For the studied cases, a VB-type of structure was included into a DSF module. This setup allows the facade to be used as a heat exchanger, where the absorbed radiation heat is convected into a water stream circulating inside the hollow aluminum slats that conform the VB.

Temperature fields together with heat fluxes through all surfaces were recorded for all studied cases. A previously validated modeling strategy [11] was used to obtain the presented results, consolidating the idea that CFD can offer tailored solutions for DSF-VB thermal collectors’ performance assessment.

A parametric study was performed in order to evaluate the effect of certain parameters on the building solar heat gains. Lower solar heat gains were obtained when a higher water flow rate circulates through the DSF-VB thermal collector. In addition, heat gains were reduced by increasing the reflectivity of the cavity interior walls and by increasing the cavity width.

Heat fluxes through the interior glazing of a DSF-VB module with and without heat recovery were recorded to evaluate its thermal performance. For a yearlong operation, a DSF-VB thermal collector can reduce the solar heat gains to 19% (for the east/west facade) or to 22% (for the south facade) of the total incident radiation.

Comparing month-to-month operation, a DSF-VB thermal collector improves the performance of a DSF-VB by reducing solar heat gains by 28% (during winter) to 40% (during summer) when comparing the performance of an east or west-oriented DSF-VB with and without water circulation.
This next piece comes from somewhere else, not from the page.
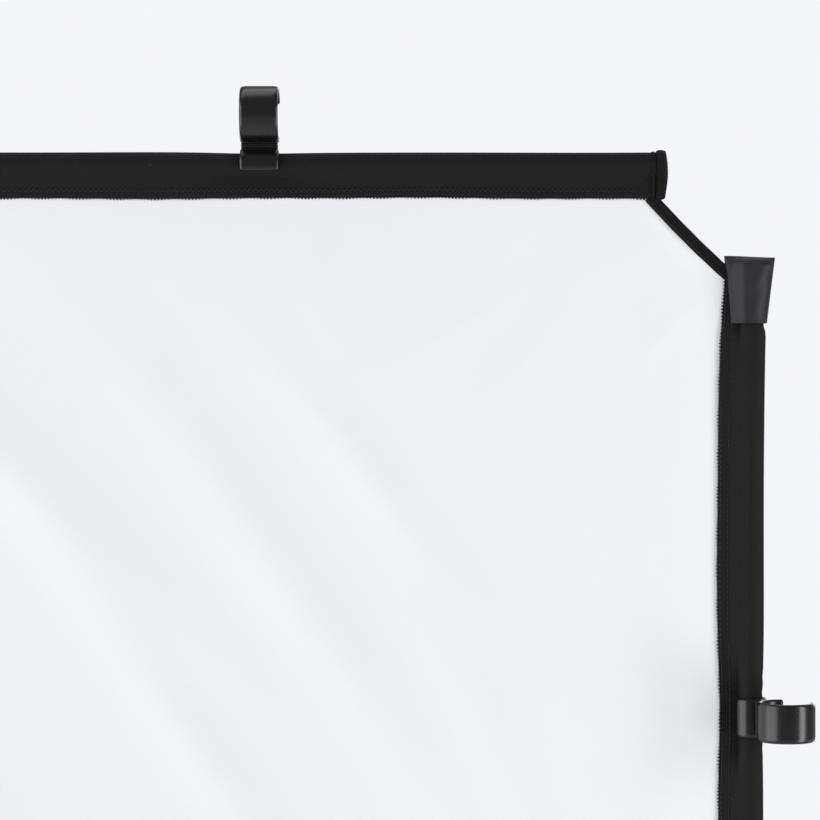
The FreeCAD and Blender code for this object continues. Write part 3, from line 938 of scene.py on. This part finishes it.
def pole_pocket(name, edge, upward):
    """Ovals from flat to round; hems are shallow steps, creases are slanted sines."""
    low, high = (np.array(p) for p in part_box(name + "_pole_pocket"))
    length = high[2] - low[2]
    tip = (EDGES[edge][3] / 2 + length * 0.09) * upward
    t = np.linspace(0, 1, POCKET_ROWS)
    outer, inner, half_depth = pocket_ring(t)
    turn = np.linspace(0, 2 * math.pi, POCKET_COLUMNS, endpoint=False)
    across = np.cos(turn)[None]
    flat = np.clip(1 - t / FLAT_SHARE, 0, 1)[:, None]
    depth_power = 0.75 + 0.25 * (1 - flat)
    depth = half_depth[:, None] * signed_power(np.sin(turn), depth_power)
    middle, half = (outer + inner) / 2, (outer - inner) / 2
    out = middle[:, None] + half[:, None] * across
    depth = pouch_depth(out, depth)
    creases = 0.16 * MM * np.sin(across * 7 + t[:, None] * 16) * np.exp(-t[:, None] * 1.6)
    hem = -0.3 * MM * np.exp(-(((t[:, None] - 0.085) / 0.014) ** 2))
    side_hem = 0.26 * MM * np.exp(-(((across - SIDE_HEM) / 0.035) ** 2))
    hem = hem - side_hem * np.clip(t * 9, 0, 1)[:, None]
    mouth_lip = 0.35 * MM * np.exp(-(((t[:, None] - 0.985) / 0.02) ** 2))
    sign = np.sign(np.sin(turn))[None]
    depth = depth + sign * (creases + hem + mouth_lip)
    along = tip - upward * length * t[:, None] + 0 * across
    along = along - upward * 0.5 * MM * np.sin(across * 1.4) * (1 - t[:, None])
    points = edge_point(edge, out, depth, along)
    piece = tube_surface(name + "_vinyl_pocket", points, smooth_deg=50)
    dress(piece, "panel", vinyl, name + "_pole_pocket", slot="pocket_vinyl")
    for face, which in ((-1, "front"), (1, "back")):
        rows = np.linspace(SEAM_START, SEAM_END, SEAM_STITCHES)
        lines = []
        for u in (rows, rows + SEAM_STITCH):
            outer_u, inner_u, half_u = pocket_ring(u)
            spot_out = (outer_u + inner_u) / 2 + (outer_u - inner_u) / 2 * SIDE_HEM
            flat_u = np.clip(1 - u / FLAT_SHARE, 0, 1)
            rise = math.sqrt(1 - SIDE_HEM**2) ** (1 - 0.25 * flat_u)
            spot_depth = face * (pouch_depth(spot_out, half_u * rise) - 0.2 * MM)
            lines.append(edge_point(edge, spot_out, spot_depth, tip - upward * length * u))
        sewn = stitches(f"{name}_pocket_side_seam_{which}", *lines, np.array((0.0, face, 0.0)))
        dress(sewn, "panel", thread, slot="pocket_vinyl")


for corner, (_, upright, side_x, side_z) in CORNERS.items():
    # The pole frame's along axis points up on the right edge and down on the left one.
    pole_pocket(corner, upright, side_z * side_x)

# %% [markdown]
# ## Moulded clips
#
# A clip is one moulding: a small open ring that grips the sleeve, a short ribbed neck, and a large
# open ring that hooks over the light's tube. Each ring is a band with well rounded edges, so the
# band's section is carried round an arc, and a sphere-like end closes each tip. The three shells
# run into each other as the moulding does.

# %% Clip shape
CLIP_HALF = 10.7 * MM  # half the moulding's width along the pole
# Each ring: inner and outer radius, first and last angle in degrees, and its edges' rounding.
GRIP_RING = (7.0 * MM, 9.3 * MM, -115.0, 115.0, 2.2 * MM)
HOOK_RING = (13.0 * MM, 16.0 * MM, 142.0, 420.0, 3.0 * MM)
NECK_START, NECK_SHORT = 7.9 * MM, 13.9 * MM  # from the pole's axis, and from the hook's
BAND_COLUMNS = 48


def rounded_section(half_wall, half_width, edge_width, columns=BAND_COLUMNS):
    """A rectangle with elliptical corners: a straight share plus a share of cos or sin."""
    turn = np.linspace(0, 2 * math.pi, columns, endpoint=False) + math.pi / columns
    rim = 0.97 * half_wall
    wall = np.sign(np.cos(turn)) * (half_wall - rim) + rim * np.cos(turn)
    width = np.sign(np.sin(turn)) * (half_width - edge_width) + edge_width * np.sin(turn)
    return wall, width


def arc_band(inner, outer, start_deg, end_deg, edge_width):
    """The section round an arc: each end row turns on by a sine and shrinks by a cosine."""
    middle, half_wall = (inner + outer) / 2, (outer - inner) / 2
    cap = np.linspace(0, math.pi / 2 - 0.12, 9)
    trim = half_wall / middle
    start, end = math.radians(start_deg) + trim, math.radians(end_deg) - trim
    body = np.linspace(start, end, 84)
    first, last = start - trim * np.sin(cap[::-1]), end + trim * np.sin(cap)
    angle = np.concatenate([first, body[1:-1], last])
    shrink = np.concatenate([np.cos(cap[::-1]), np.ones(len(body) - 2), np.cos(cap)])
    wall, width = rounded_section(half_wall, CLIP_HALF, edge_width)
    radius = middle + wall[None] * shrink[:, None]
    along = width[None] * (1 - (1 - shrink[:, None]) * half_wall / CLIP_HALF)
    out, depth = radius * np.cos(angle)[:, None], radius * np.sin(angle)[:, None]
    return np.stack([out, depth, along], axis=-1)


def neck_block(low, high):
    """Rounded rectangles from ring to ring: half depth dips beside the rib and swells at it."""
    out = np.linspace(low, high, 60)[:, None]
    step = (out - (low + high) / 2) / MM
    half = (3.35 + 0.75 * np.exp(-((step / 0.62) ** 4)) + 0.03 * step**4).clip(0, 4.2) * MM
    turn = np.linspace(0, 2 * math.pi, BAND_COLUMNS, endpoint=False)[None]
    turn = turn + math.pi / BAND_COLUMNS
    rim, reach = 0.9 * MM, CLIP_HALF - 0.5 * MM
    depth = np.sign(np.sin(turn)) * (half - rim) + rim * np.sin(turn)
    along = np.sign(np.cos(turn)) * (reach - rim) + rim * np.cos(turn) + 0 * out
    return np.stack([out + 0 * turn, depth, along], axis=-1)


def join_pieces(name, pieces):
    """Several meshes as one object."""
    target = pieces[0]
    with bpy.context.temp_override(active_object=target, selected_editable_objects=pieces):
        bpy.ops.object.join()
    target.name = target.data.name = name
    return target


def clip(body, joint, hook_centre):
    """The three shells in the clip's own axes, then turned and placed by its pole and hook."""
    pole = np.array(joint["pos_m"], float)
    reach = np.array(hook_centre, float) - pole
    length = float(np.linalg.norm(reach))
    outward = reach / length
    along = np.array(joint["axis"], float)
    depth = np.cross(along, outward)
    hook = arc_band(*HOOK_RING) + np.array((length, 0.0, 0.0))
    grip = arc_band(*GRIP_RING)
    neck = neck_block(NECK_START, length - NECK_SHORT)
    shells = []
    for label, shell in (("hook", hook), ("grip", grip), ("neck", neck)):
        placed = pole + shell @ np.stack([outward, depth, along])
        shells.append(tube_surface(f"{body}_{label}", placed))
    return join_pieces(body.replace("_clip", "_moulded_clip"), shells)


record = frame["record"]
hooks = {mount["name"]: mount["pos_m"] for mount in record["mounts"]}
for joint in record["behaviour"]["joints"]:
    body = joint["child"]
    piece = clip(body, joint, hooks[body.replace("_clip", "_hook")])
    dress(piece, body, moulding, body, slot="clip_plastic")

# %% [markdown]
# ## Poles inside the sleeves
#
# The tubes, ferrules, plugs and elastic cords keep their solids, because their shape is right
# already. They only need a finish.

# %% Finishes for the inner parts
INNER = {
    "pole_tubes": tube_metal, "pole_ferrules": ferrule_metal,
    "pole_end_plugs": moulding, "pole_shock_cord": thread,
}
for edge in EDGES:
    for part, material in INNER.items():
        node = bpy.data.objects[frame["nodes"][f"{edge}_{part}"].name]
        node.data.materials.clear()
        node.data.materials.append(material)

# %% [markdown]
# ## Light, floor and background
#
# Two tall soft boxes stand to the sides, so that glossy parts show a bright streak on each flank.
# The left one is the larger, and lights the cloth from one side so that its folds show. Smaller
# boxes stand above and behind, and the world's even light fills the front. The floor glows a
# little, which keeps it pale under lights that come from the side.


# %% Lights and stage
def soft_box(name, place, aim, size, radiance):
    """An area light aimed at a point; its power is radiance times area times pi."""
    data = bpy.data.lights.new(name, "AREA")
    data.shape, data.size, data.size_y = "RECTANGLE", size[0], size[1]
    data.energy = radiance * size[0] * size[1] * math.pi
    light = bpy.data.objects.new(name, data)
    light.location = place
    away = np.array(place, float) - np.array(aim, float)
    turn = math.atan2(away[1], away[0]) + math.pi / 2
    tilt = math.acos(away[2] / np.linalg.norm(away))
    light.rotation_euler = (tilt, 0, turn)
    bpy.context.scene.collection.objects.link(light)


corner_aim = (RIGHT - 0.15, PANEL_Y, HEAD - 0.25)
leaf_aim = (MID_X, PANEL_Y, MID_Z)
soft_box("right_box", (RIGHT + 1.7, PANEL_Y - 1.0, HEAD - 0.4), corner_aim, (0.8, 2.6), 5.6)
soft_box("left_box", (LEFT - 1.7, PANEL_Y - 0.85, HEAD - 0.2), corner_aim, (3.2, 3.6), 2.85)
soft_box("top_box", (RIGHT - 0.4, PANEL_Y + 0.25, HEAD + 1.6), corner_aim, (2.0, 0.9), 1.5)
soft_box("back_box", (MID_X + 1.6, PANEL_Y + 2.6, HEAD + 0.6), leaf_aim, (1.8, 2.2), 2.2)
soft_box("back_low_box", (MID_X - 2.0, PANEL_Y + 2.2, MID_Z), leaf_aim, (1.2, 2.4), 2.2)

WORLD_LIGHT, BACKDROP = (0.26, 0.26, 0.27), (0.911, 0.915, 0.945)
world = bpy.data.worlds.new("studio")
bpy.context.scene.world = world
world.use_nodes = True
tree = world.node_tree
seen_by_camera = add_node(tree, "ShaderNodeLightPath")
shade = seen_by_camera.mix(WORLD_LIGHT, BACKDROP)
tree.links.new(shade.socket, tree.nodes["Background"].inputs["Color"])

floor_material, tree, shader = new_material("pale_floor", {
    "Roughness": 0.9, "Specular IOR Level": 0.1, "Emission Color": (0.9, 0.905, 0.93),
    "Emission Strength": 0.45,
})
place = add_node(tree, "ShaderNodeTexCoord", out=3)
finish_material(
    tree, shader, Base_Color=noise(tree, place, 3.0).mix((0.36, 0.36, 0.365), (0.4, 0.4, 0.405))
)
FLOOR_HALF, FLOOR_DROP = 9.0, 2 * MM
side = FLOOR_HALF * np.array([-1, 1, 1, -1])
fore = FLOOR_HALF * np.array([-1, -1, 1, 1])
level = np.full(4, cad_box[0][2] - FLOOR_DROP)
corners = np.stack([MID_X + side, PANEL_Y + fore, level], axis=1)
floor = put_mesh("floor", corners, [[0, 1, 2, 3]], shut=False)
floor.data.materials.append(floor_material)
floor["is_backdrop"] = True

bpy.context.scene.view_settings.view_transform = "Standard"
bpy.context.scene.view_settings.look = "None"

# %% Sizes and the end
seen_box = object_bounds()
pairs = [zip(low, high) for low, high in zip(cad_box, seen_box)]
print("grown by, mm:", [[round(float(b - a) / MM, 1) for a, b in pair] for pair in pairs])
For the south-oriented facade these reductions in solar heat gains range between 44% (during winter) and 54% (during summer) when comparing a DSF with and without water circulation.

Heat recovery on the DSF-VB module range from 11% (for the east- and west-oriented facade) and 22% (for the south-oriented facade) of the total incident radiation for a yearlong operation. Heat recovery is larger during the summer period for all studied facades. The thermal energy harvested could be used to partially cover the domestic hot water or heating (during winter) necessities of the building, reducing its primary energy consumption, and improving the building’s carbon footprint.